Using the menu, we invite you to select your own path through the workshop; that is, you may enter it at any point. However, we encourage you to begin with the first section, Definitions of Key Terms. As you move through this segment, you will become familiar with the definition of several key terms before you move onto the second section, Rationale for the Workshop.
The third section, Approaches to Course Design, describes a process called Backward Design.1 You will find that the segments within this section are sequenced to reflect movement through that process. If your primary purpose for taking this workshop is to design a new course or redesign an old one, you should be able to realize that goal by completing only this section.
The fourth section, Cultural Influences on Learning — Teaching and Course Design, presents theoretical frames upon which this workshop has been designed. The content provides foundational information and describes basic conceptual and curricular themes around which the workshop has been organized.

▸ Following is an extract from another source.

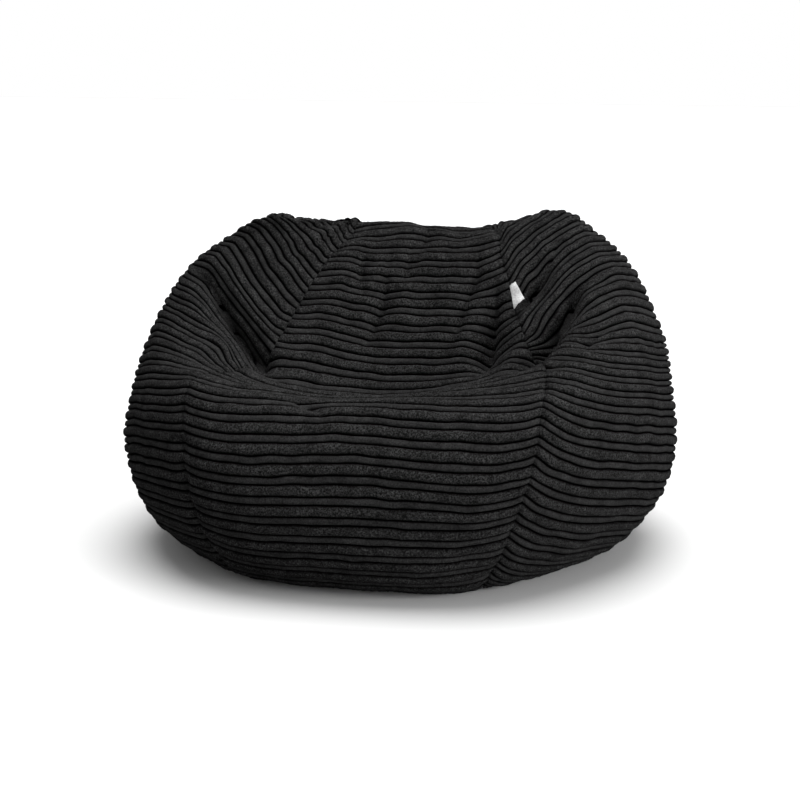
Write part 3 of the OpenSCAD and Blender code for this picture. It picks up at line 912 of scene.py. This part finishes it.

This specific component has been designed to serve an ancillary function; that is, while providing you with background information that is relevant to the task of designing or redesigning an internationalized course, its completion is optional.
The fifth section, Sample Internationalized Syllabi, showcases several multi-disciplinary examples of internationalized courses designed by University of Minnesota faculty members who participated in a year-long development initiative, “Internationalizing On-Campus Courses (IOCC) between 2001 and 2004.2
It is hoped that as you move through this entire online tutorial or even just parts of it, you will not only become more proficient in terms of designing an internationalized course for undergraduate students, but also more aware of explicit and implicit aspects of your own cultural perspectives, assumptions, beliefs, and traditions.